» **Exercise instructions**: Quote verbatim the span of lines that begins the listing below and closes with the line containing "ball_d = 25.4; // [3:0.1:60]".

--- begin ---

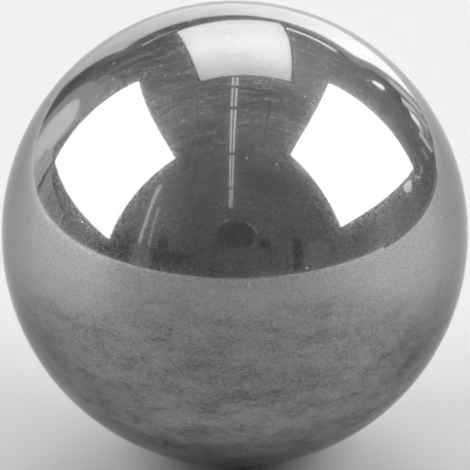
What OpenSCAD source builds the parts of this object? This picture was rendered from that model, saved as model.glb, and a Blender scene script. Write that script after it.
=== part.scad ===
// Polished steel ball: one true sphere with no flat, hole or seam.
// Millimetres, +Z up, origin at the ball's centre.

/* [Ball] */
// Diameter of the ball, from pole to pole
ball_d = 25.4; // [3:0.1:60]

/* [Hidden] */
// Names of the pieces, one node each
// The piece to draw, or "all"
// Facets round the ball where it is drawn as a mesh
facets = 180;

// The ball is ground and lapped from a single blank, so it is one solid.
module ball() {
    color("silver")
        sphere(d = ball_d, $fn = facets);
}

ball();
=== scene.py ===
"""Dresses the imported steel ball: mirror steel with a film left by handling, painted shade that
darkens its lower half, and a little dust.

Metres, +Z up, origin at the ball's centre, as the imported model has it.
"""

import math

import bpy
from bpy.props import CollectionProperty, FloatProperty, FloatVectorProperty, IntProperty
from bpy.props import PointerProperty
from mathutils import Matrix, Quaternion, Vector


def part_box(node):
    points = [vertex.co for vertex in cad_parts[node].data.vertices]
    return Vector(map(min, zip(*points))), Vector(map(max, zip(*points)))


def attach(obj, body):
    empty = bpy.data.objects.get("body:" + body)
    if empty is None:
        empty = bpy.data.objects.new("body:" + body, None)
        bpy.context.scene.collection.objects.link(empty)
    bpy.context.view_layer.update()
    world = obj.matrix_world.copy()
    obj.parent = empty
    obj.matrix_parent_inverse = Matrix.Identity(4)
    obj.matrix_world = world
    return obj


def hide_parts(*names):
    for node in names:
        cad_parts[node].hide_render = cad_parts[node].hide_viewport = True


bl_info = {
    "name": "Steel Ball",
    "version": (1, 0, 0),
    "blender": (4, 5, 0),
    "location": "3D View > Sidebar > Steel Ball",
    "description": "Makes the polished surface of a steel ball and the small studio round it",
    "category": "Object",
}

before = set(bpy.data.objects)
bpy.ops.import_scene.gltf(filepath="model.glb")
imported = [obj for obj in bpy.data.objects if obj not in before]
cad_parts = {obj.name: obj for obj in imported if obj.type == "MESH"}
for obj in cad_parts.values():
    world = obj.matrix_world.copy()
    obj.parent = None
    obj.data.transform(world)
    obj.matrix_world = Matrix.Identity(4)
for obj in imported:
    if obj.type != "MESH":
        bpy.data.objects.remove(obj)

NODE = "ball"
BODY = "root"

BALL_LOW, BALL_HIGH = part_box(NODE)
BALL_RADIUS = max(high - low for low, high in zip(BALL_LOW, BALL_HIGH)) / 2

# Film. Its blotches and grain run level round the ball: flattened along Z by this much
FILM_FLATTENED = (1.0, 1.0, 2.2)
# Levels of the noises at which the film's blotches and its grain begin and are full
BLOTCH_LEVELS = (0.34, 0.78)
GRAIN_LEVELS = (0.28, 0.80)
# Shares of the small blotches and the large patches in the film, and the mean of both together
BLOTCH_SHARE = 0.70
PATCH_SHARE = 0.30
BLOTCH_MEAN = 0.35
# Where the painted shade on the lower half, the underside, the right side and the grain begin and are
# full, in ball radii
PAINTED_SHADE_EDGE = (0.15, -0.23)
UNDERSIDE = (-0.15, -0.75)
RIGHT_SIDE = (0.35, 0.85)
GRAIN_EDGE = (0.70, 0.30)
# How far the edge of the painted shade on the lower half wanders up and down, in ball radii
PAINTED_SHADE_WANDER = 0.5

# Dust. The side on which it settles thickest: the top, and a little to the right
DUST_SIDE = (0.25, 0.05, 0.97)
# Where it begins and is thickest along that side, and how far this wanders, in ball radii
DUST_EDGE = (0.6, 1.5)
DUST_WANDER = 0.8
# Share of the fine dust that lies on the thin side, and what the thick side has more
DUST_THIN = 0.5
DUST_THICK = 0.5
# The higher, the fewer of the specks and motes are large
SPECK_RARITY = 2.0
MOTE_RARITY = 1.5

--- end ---

» **Solution**:
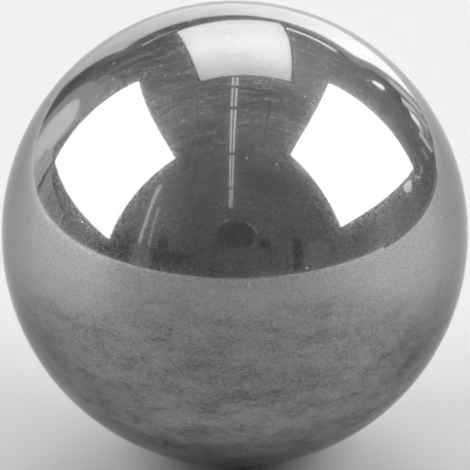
What OpenSCAD source builds the parts of this object? This picture was rendered from that model, saved as model.glb, and a Blender scene script. Write that script after it.
=== part.scad ===
// Polished steel ball: one true sphere with no flat, hole or seam.
// Millimetres, +Z up, origin at the ball's centre.

/* [Ball] */
// Diameter of the ball, from pole to pole
ball_d = 25.4; // [3:0.1:60]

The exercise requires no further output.